The RCMP revealed the new, confusing arrangement increased opportunities for market manipulation and created ways for criminals to profit from real-estate activity. Peter German, a provincially appointed investigator, has asserted money launderers “took advantage of quarrelling government agencies that limited oversight.”

No Bang for the Buck

A knee-jerk response to pleas to do something neglects how regulations impact the broader economy. Daniel Mitchell, a Cato Institute senior fellow, has illustrated how stringent money-laundering regulations fail to garner apprehensions. They do result in delays and higher prices for financial services. Conscripted banks view more transactions as risky and often block innocent customers.

Mitchell recommends law enforcement “engage in actual, old-fashioned police work.… policies that increase the likelihood of apprehension and/or severity of punishment.”

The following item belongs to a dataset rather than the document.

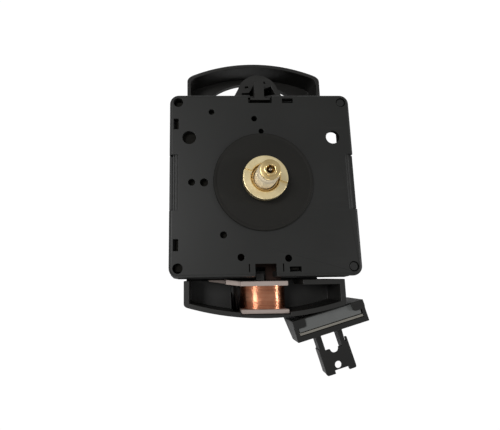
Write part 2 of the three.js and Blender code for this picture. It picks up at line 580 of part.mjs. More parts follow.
const minuteWorkWheel = () => arborSet(minuteWorkAxis,
  { count: toothCounts.minuteWork, toothModule: handModule, turn: turns.minuteWork,
    span: about(level.minuteWork, wheel.thick) },
  { count: toothCounts.minuteWorkPinion, toothModule: hourModule, turn: turns.minuteWorkPinion,
    span: [level.minuteWork + wheel.thick / 2, level.hour + wheel.thick] },
  [level.minuteWork - wheel.pinion / 2, plateBackZ - seat]);

const rotorPinion = () => arborSet(rotorAxis, null,
  { count: toothCounts.rotor, toothModule: motorModule, turn: turns.rotor,
    span: [level.rotor + rotorMagnet.thick / 2 + seat, level.intermediate + wheel.pinion / 2] },
  [pivotLow, bridgeTop]);

function rotorMagnetSolid() {
  const span = about(level.rotor, rotorMagnet.thick);
  const through = [span[0] - overrun, span[1] + overrun];
  return cut(disc(rotorMagnet.diameter, span, rotorAxis),
    [disc(wheel.arbor + 2 * seat, through, rotorAxis, pinSides)]);
}

// The centre wheel grips the minute arbor's sleeve by a collar, which slips when the hands are set
function centreWheel() {
  const span = about(level.centre, wheel.thick);
  const top = span[1] + clutch.rise;
  const collar = disc(clutch.diameter, [span[0], top], centreAxis);
  const bore = disc(minuteShaft.sleeve + 2 * clutch.fit, [span[0] - overrun, top + overrun], centreAxis);
  const toothed = gear(toothCounts.centre, centreModule, span, centreAxis, turns.centre);
  return cut(join([toothed, collar]), [bore]);
}

function settingKnob() {
  const discSpan = [knob.recess, knob.recess + knob.thick];
  const step = Math.PI / knob.fluteCount;
  const outer = knob.diameter / 2;
  const inner = outer - knob.fluteDepth;
  const rim = Array.from({ length: 2 * knob.fluteCount }, (_, i) => [i % 2 ? inner : outer, i * step]);
  const shape = new THREE.Shape(rim.map(([radius, angle]) =>
    new THREE.Vector2(knobAxis[0] + radius * Math.cos(angle), knobAxis[1] + radius * Math.sin(angle))));
  return join([
    prism(shape, discSpan),
    disc(knob.shaft, [discSpan[1] - knob.thick / 2, level.minuteWork], knobAxis, pinSides),
    gear(toothCounts.knob, handModule, cannonPinionSpan, knobAxis, turns.knob),
    disc(knob.pivot, [level.minuteWork, plateBackZ - seat], knobAxis, pinSides),
  ]);
}

// Train bridge: a plate on four feet
function trainBridge() {
  const feet = bridgeFootShares.map(onCase);
  const span = [bridge.z, bridgeTop];
  const footSpan = [floorZ + seat, bridge.z + bridge.thick / 2];
  const plate = join([prism(outline(feet), span),
    ...feet.map((place) => disc(bridge.pad, span, place, pinSides)),
    ...feet.map((place) => disc(bridge.foot, footSpan, place, pinSides)),
    disc(bridge.pad, span, rotorAxis, pinSides)]);
  const through = [bridge.z - overrun, bridgeTop + overrun];
  return cut(plate, [
    disc(secondsShaft.diameter + 2 * shaftGap, through, centreAxis, pinSides),
    ...[rotorAxis, intermediateAxis, thirdAxis].map((axis) =>
      disc(wheel.arbor + 2 * shaftGap, through, axis, pinSides)),
  ]);
}

// Stepping motor's stator, core, bobbin and winding
const coilEnds = [[motorCoil.x, motorCoil.highY], [motorCoil.x, motorCoil.lowY]];
const motorAxisZ = stator.z + stator.thick + seat + motorCoil.coreThick / 2;
const motorSpanY = [motorCoil.lowY + motorCoil.inset, motorCoil.highY - motorCoil.inset];

function statorSolid() {
  const span = [stator.z, stator.z + stator.thick];
  const body = join([disc(stator.ring, span, rotorAxis),
    ...coilEnds.map((end) => bar(rotorAxis, end, stator.arm, span)),
    ...coilEnds.map((end) => disc(stator.pad, span, end, pinSides))]);
  return cut(body, [disc(stator.bore, [span[0] - overrun, span[1] + overrun], rotorAxis)]);
}

const motorCore = () => block(about(motorCoil.x, motorCoil.coreWidth),
  [motorCoil.lowY - motorCoil.coreEnd, motorCoil.highY + motorCoil.coreEnd],
  about(motorAxisZ, motorCoil.coreThick));

const roundAlongY = (diameter, [y0, y1], sides) => solidOf(
  new THREE.CylinderGeometry(diameter / 2, diameter / 2, y1 - y0, sides)
    .translate(motorCoil.x, (y0 + y1) / 2, motorAxisZ));

const sleeveBlock = (extra, ySpan) => block(about(motorCoil.x, motorCoil.coreWidth + 2 * extra), ySpan,
  about(motorAxisZ, motorCoil.coreThick + 2 * extra));

function motorBobbin() {
  const [low, high] = motorSpanY;
  const flanges = [[low, low + motorCoil.flangeThick], [high - motorCoil.flangeThick, high]];
  return cut(join([sleeveBlock(seat + motorCoil.sleeve, motorSpanY),
    ...flanges.map((span) => roundAlongY(motorCoil.flange, span, smallSides))]),
    [sleeveBlock(seat, [low - overrun, high + overrun])]);
}

function motorWinding() {
  const inset = motorCoil.flangeThick + seat;
  const span = [motorSpanY[0] + inset, motorSpanY[1] - inset];
  return cut(roundAlongY(motorCoil.winding, span, smallSides),
    [sleeveBlock(2 * seat + motorCoil.sleeve, [span[0] - overrun, span[1] + overrun])]);
}

// Circuit board with the tongue that reaches out to the drive coil
const boardTop = board.z + board.thick;

function circuitBoard() {
  const right = halfWidth - board.sideInset;
  const tongueEnd = coilTop + loose;
  return prism(outline([[boardLeft, boardLow], [board.tongueLeft, boardLow], [board.tongueLeft, tongueEnd],
    [board.tongueRight, tongueEnd], [board.tongueRight, boardLow], [right, boardLow], [right, boardHigh],
    [boardLeft, boardHigh]]), [board.z, boardTop]);
}

function quartzCrystal() {
  const radius = crystal.diameter / 2;
  const can = new THREE.CylinderGeometry(radius, radius, crystal.length, pinSides);
  const centreX = boardLeft + crystal.fromLeft + crystal.length / 2;
  return solidOf(can.rotateZ(Math.PI / 2)
    .translate(centreX, boardHigh - crystal.fromTop, boardTop + seat + radius));
}

const chipCover = () => disc(chipCap.diameter, [boardTop + seat, boardTop + seat + chipCap.height],
  [boardLeft + chipCap.fromLeft, boardHigh - chipCap.fromTop]);

// Battery contacts at the two ends of the bay
function positiveContact() {
  const outer = bayHalfLength - seat;
  const depth = contact.thick + contact.buttonRise;
  const button = new THREE.CylinderGeometry(contact.button / 2, contact.button / 2, depth, smallSides);
  return join([
    block(about(bayCentreX, contact.width), [outer - contact.thick, outer], [contact.lowZ, contact.highZ]),
    solidOf(button.translate(bayCentreX, outer - depth / 2, bayCentreZ))]);
}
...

Jaikumar Ramaswamy, a former US federal prosecutor, said he used to spend his time “not focusing on the guilty but chasing the innocent.” Compliance costs trickle down to the consumer and price people out of financial services. Individuals and companies become more likely to avoid official channels, complicating the government’s capacity to monitor illicit money.

The same goes for housing: complicated controls increase costs and red tape—of which there is too much already. This discourages honest investors and potential immigrants from legally purchasing property in British Columbia. Criminal networks, on the other hand, can easily resort to frontmen or established shadow firms to bypass controls.

Richard Rahn, chairman of the Institute for Global Economic Growth, explains that complicated regulations are fuel for the underground economy and corruption: “It is no accident that those governments that allow their citizens a high degree of personal and financial liberty, including financial privacy … have much smaller underground sectors than corrupt and oppressive governments.”

Rather than focus on money-laundering laws, British Columbia should get its own house in order. From resolving unusable internal software to straightening out inefficient communication with the police, there is room for improvement before we make law-abiding citizens’ lives more difficult.

The province can also utilize the great deal of information already at its disposal but which has been sitting idle. Past failures to act should not be an excuse for a power grab.